Planet Minigolf by Zen Studios puts the action of mini golf right into your own home and in the palm of your hands. And for the low price of $9.99 at the PlayStation store, this is a great bargain. The obvious difference, of course, is that Planet Minigolf is an arcade style video game with wacky, detailed and often overly challenging courses - and it`s playable from the comfort of your couch.


I was actually fairly impressed with the visuals in Planet Minigolf. With a cartoon flair that you’d expect from something in this genre, the graphics obviously don’t drive the PS3 hardware to any extremes, but I would grade them solidly. The character modelling is respectable. The number of environments and large variety of courses, ranging from pirate ships to polar excursions and Mayan jungles, will keep you entertained. Zen put a decent amount of work into this game and it shows.


It’s always difficult to critique the sound package in games such as these. Planet Minigolf comes with some pretty generic rock style music tracks, but the sound effects work decently. Overall, the production values are good for an online store purchase, and there’s even a commentator that calls your shots.


The idea behind Planet Minigolf is simple - acquire the biggest, baddest gun possible, power the heck out of it, and annihilate your enemies until you’re crowned champion of the underworld!

Ok seriously. The objective is to challenge against opponents and finish a course with the best score possible, which in golf means the fewest shots it takes to sink the ball. But aside from taking the fewest shots, you have to contend with some pretty outlandish obstacles, such as nailing the ball up a hill and over a ramp, or placing it through a tight looped half-pipe and down a slope. You also gain points through multipliers based on control difficulty, and then there’s the various funky power-ups found on each course, which in some cases are required in order to finish.
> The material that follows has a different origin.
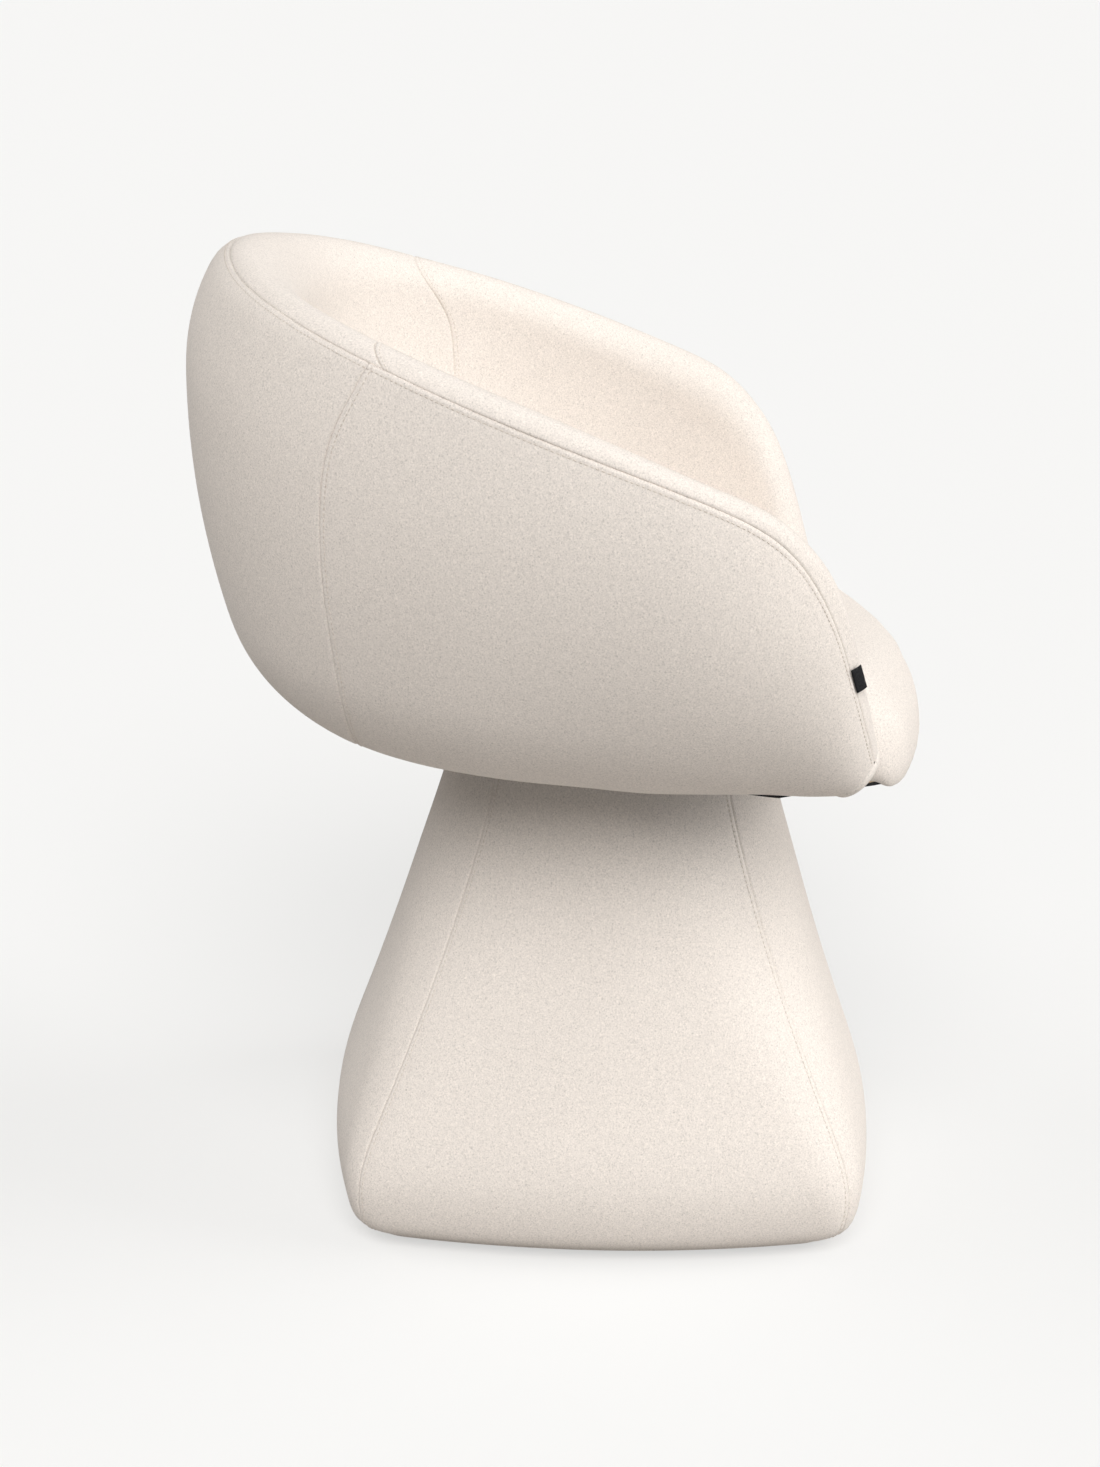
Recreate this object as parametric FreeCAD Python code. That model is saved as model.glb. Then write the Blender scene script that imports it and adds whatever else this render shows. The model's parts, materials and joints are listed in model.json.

Planet Minigolf offers well-over 100 predefined holes. You can choose from single player, multiplayer, or you can design your own courses. In single player it’s you versus an AI score card. In multiplayer you can play against friends in the same house, or you can go online against strangers or distant friends.

To start things off, there are five customizable characters to sample from, male and female. You have four world locations to venture in, and you can play these in any order at any time. These include: Buccaneers Hideout in Australia, Soho in Britain, Polar Station in Greenland and Ancient Valley in Mexico. Each location contains four courses with nine holes, ranging in difficulty, and although you can skip around and play any location you want, you have to finish the four courses at each location in order. The course levels are appropriately titled: Warm-up, Pro, Extreme and Wacky. You can also choose to play your customized courses, if desired.
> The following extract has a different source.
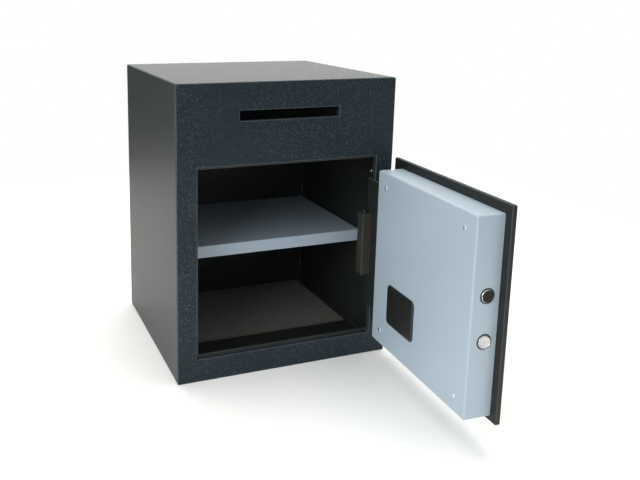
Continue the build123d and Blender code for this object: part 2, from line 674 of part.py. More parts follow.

The courses definitely become more challenging as you progress. But even some of the less difficult holes, in Warm- up for instance, can prove frustrating. Navigating through tight areas or hitting the ball just right so it doesn’t fly out of bounds can be trying. On some of the harder levels it’s almost downright impossible, with the physics proving to be pretty unrealistic, and at some points you absolutely must use the power-ups in order to finish. But then, that’s the nature of the game and it’s what provides the challenge to keep you coming back for more.
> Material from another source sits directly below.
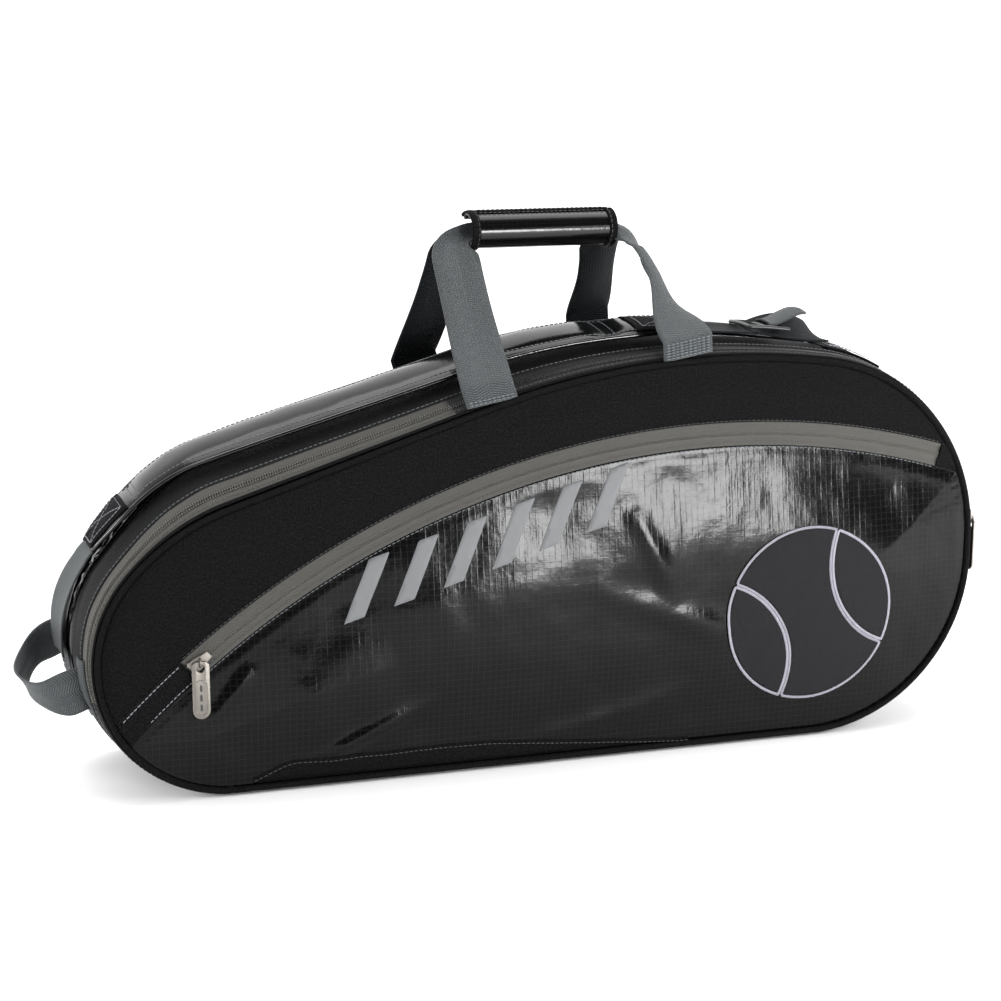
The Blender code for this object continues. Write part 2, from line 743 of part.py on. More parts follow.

The camera system allows you to rotate and tilt your viewpoint for comfort before you take a shot. The only issue is that some holes become tricky to determine because at times you simply cannot judge where the flag is located, even with binocular view selected (achieved by hitting the square button). However, once you’ve played a problematic hole a view times this issue resolves itself.

The heart of the game revolves around the control scheme. It’s all about hitting the ball with the correct amount of power in the right direction, which you control via the d-pad or left stick (d-pad only on the hardest putting mode). You can choose from three types of control selected under the options menu, which include: Easy, 3-Click and Direct. The higher the difficulty, the greater the point multiplier (Easy gives you 1x, the other two give you 2x) - but I did find some issues with the putting controls. Of the three modes, I found Easy the least difficult (obviously), followed by 3-Click. Direct, on the other hand, seemed a little broken, and I started to wonder about its inclusion in the game.

With Easy you click once to start the power range and once more to hit the ball when the meter achieves the desired power. Fair enough. Under 3-Click you press once to set the power, once more to hit the ball, and a third time for accuracy. On Direct, the power of the stroke is applied by moving the left stick backwards then pushing it forward. Supposedly, the more you pull back, the more power you apply to the ball. However, it didn’t seem to work so well. Even with very light pull backs the ball would sometimes fly off the handle with far too much power. It wasn’t as intuitive as I’d have liked.

There are eight types of power-ups in the game; each is represented by a transparent coloured ball placed strategically along various holes. The power-ups include: Speed Burst, Magnet Hole, Flying Ball, Shockwave, Sticky Ball, Super Size, Heavy Ball and Guided Ball. The names are pretty self-explanatory. When you hit your ball through a power-up, you gain that power, and can execute it by pressing the X button. You can read about each of the power-ups and what they do in the instructions menu, but the problem is you’ll need to memorize them based on colour, because in the game there is no text indicator. It will take quite a few play-throughs to remember what each colour represents.

Lastly, creating and sharing your own mini golf courses adds a lot of depth to this game. You have access to each theme and tons of different pieces to build with. You can mix and match, and it’s pretty straight forward. The fact that Zen included this in a game at such great value is a huge bonus.